# Teething Problems for New Gaggia Owner...



## odie (Mar 24, 2015)

Hi all,

Hopefully one of you might know the answer to this...

I've recently joined the world of the Gaggia Classic having spent a few years in pressurised Delonghi land, and just want to know if my experiences are to be expected. I have a 2004 Classic with no mods yet [other than steam arm, although a gauge for OPV mod turned up today] and have the standard non-pressurised baskets:

- I've managed to find a grind setting on the MDF which, coupled with a full basket [level with the top of the basket before tamping - a set of scales is on the shopping list] and a heavy tamp, gives me a 25 second shot in the double basket. However the double shot I get from the Gaggia is weaker than the one I used to get from the Delonghi. Perhaps I should dig out the old DeLonghi basket and compare the amount of coffee they each hold, but are there any others reasons why this might happen?

- I'm struggling to dial in the single basket, which I would prefer to use for Americanos [the double is too strong for one normal size mug]. Is it normal that in order to get a 25 sec shot with the single basket I'm having to use a coarser grind and lighter tamp? I've read on this very forum that the best thing to do with the single basket is to discard it, but would prefer to use this for Americanos if at all possible.

- Last thing... I'm getting far less crema in my Americanos-with-milk with the Gaggia than with the DeLonghi. Should I just presume the crema from the DeLonghi was this fake crema I've been reading about...?

Many thanks in advance!


----------



## froggystyle (Oct 30, 2013)

What's your weight input and output?


----------



## Mrboots2u (May 10, 2013)

Hi

what coffee are you using please ? Name , how old/roast date?

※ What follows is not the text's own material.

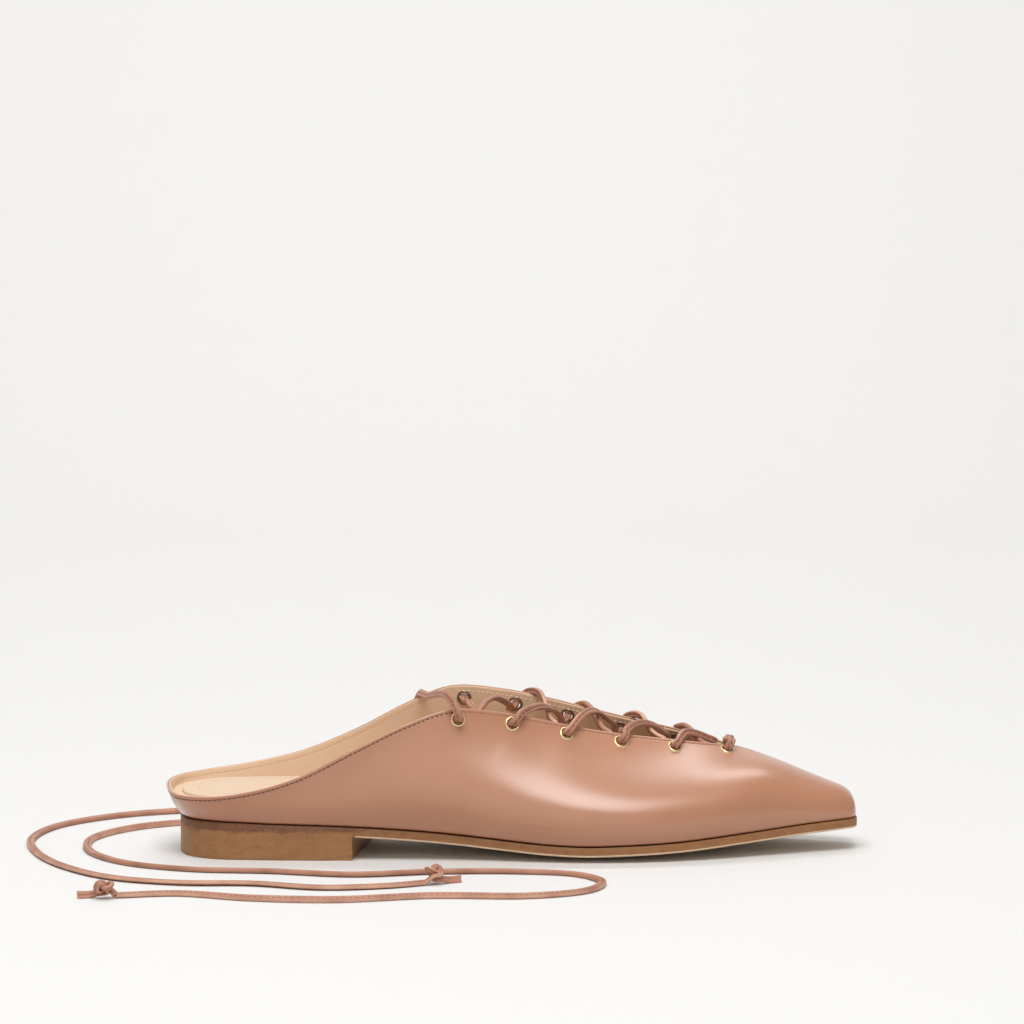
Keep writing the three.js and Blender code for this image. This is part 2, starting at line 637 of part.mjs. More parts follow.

What weight of coffee in grams were you using in the double basket and how much espresso was in making in grams >


----------



## Kman10 (Sep 3, 2014)

Delonghi is fake crema, what coffee are you using? Use the double basket for singles, a single shot doesn't take as long to pour as a double so change times accordingly


----------



## odie (Mar 24, 2015)

Thanks for the replies. Can't comment on weights as I haven't yet got scales. Coffee is Sumatra Blue Mandheling, roasted 4th April. Purchased here: http://www.thebeanshop.co.uk/products/sumatra-mandheling

Cheers!


----------



## Mrboots2u (May 10, 2013)

Coffee sounds fresh

Double baskets are easier to get to grips with than single ones ..

Cant comment on the strength / taste or crema production without understanding what your dosing or getting out

Are you temp surfing on the gaggia ?

Different coffees produce different amounts of crema. In itself crema doesn't always signify a great shot or quality coffee , and it doesnt taste nice

If your shot is too strong in the double try putting more water through it perhaps

Have you read

http://coffeeforums.co.uk/showthread.php?3858-So-you%92ve-just-bought-your-Gaggia-Classic

and ready for then you get your scales

http://coffeeforums.co.uk/showthread.php?22879-Beginners-Reading-Weighing-Espresso-Brew-Ratios


----------